Monday, April 5, 2010

New Deal Democrat 1, Econoblogosphere 0 (Mish -1)

- by New Deal democrat

Back in September, I wrote a little rant about initial jobless claims and their relationship to job growth:
Some time ago, Prof. Brad DeLong of Berkeley, thinking aloud with graph, drew a line across the 1991 and 2001 recessions and recoveries, making a "note to self" that it appeared that Initial Jobless Claims post those recessions had to decline to 400,000 or less before payroll jobs were added. Thus, mused Prof. DeLong, it must be so as well, post this "Great Recession." This "note to self" was subsequently repeated by Bill McBride at Calculated Risk, from which it has now been picked up and repeated at Prof. James Hamilton's site, Econbrowser. It is well on its way to becoming Holy Writ.

Let me say first of all that I have the highest respect for all 3 of the above gentlemen. Nevertheless...


The 1991 and 2001 recessions were very mild. Peak initial jobless claims in those recessions were 501,250 and 489,250, respectively. It would be nuts to think that jobs would be added to the economy anywhere near the 500,000 high water mark in jobless claims from those recessions.

The 1973-4 and 1981-2 recessions are much better comparisons.... In the case of the recoveries from both of those recessions, payrolls started to grow as the ievel of initial jobless claims crossed 500,000, not 400,000.
Indeed, the Holy Writ was subsequently repeated by such luminaries as Prof. Mark Thoma of Economist's View, Nobel prizewinner Prof. Paul Krugman, and by Mike Shedlock a/k/a Mish, who went even further, saying:
Weekly claims have to drop to about 400,000 to be at a point that is normally consistent with the economy adding jobs. I question whether normally applies.
I should point out that Prof. Delong was a good sport, going so far as to repost my rant at his blog, and to drop by here and comment that he hoped I was right.

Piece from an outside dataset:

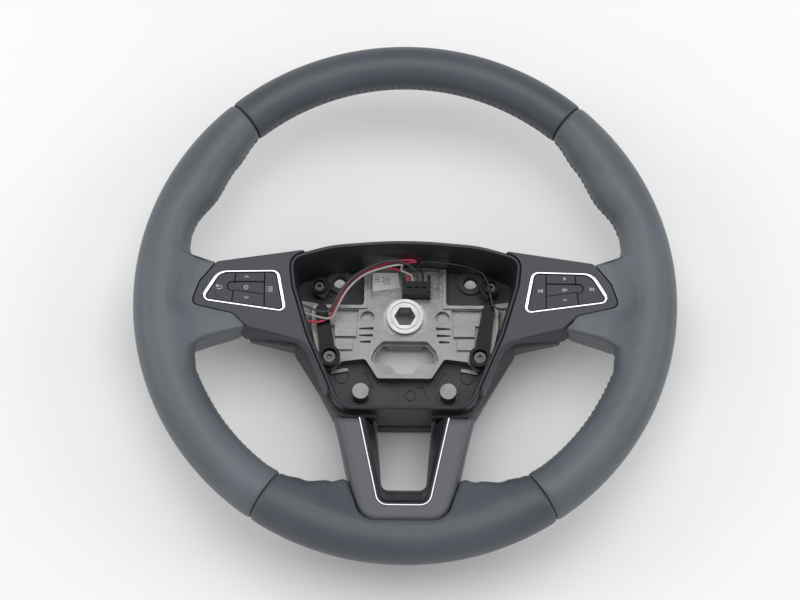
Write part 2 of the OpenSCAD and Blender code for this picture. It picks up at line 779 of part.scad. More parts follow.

With 3 of the last 5 months showing job growth, and jobs having bottomed in December and retested that low in February, here is how it actually panned out:

November +64k jobs, 492k average initial claims
December -109k jobs, 474k average initial claims
January +14k jobs, 478k average initial claims
February -14k jobs, 467k average initial claims
March +114 jobs*, 447k average initial claims

Initial claims dropped below 500k during the week of November 21. The average for the period November through February, at the bottom of employment, was 478k initial claims. Even including March in the average only drops the average to 472k initial claims. In short, the jobs numbers bottomed when initial claims dropped below 500,000 to about 475,000, not to 400,000 - not exactly as I had predicted, but a lot closer than the rest of the econoblogosphere.

You may file this under 'even a blind squirrel finds a nut from time to time' but hey, a little credit here! You're reading the right blog.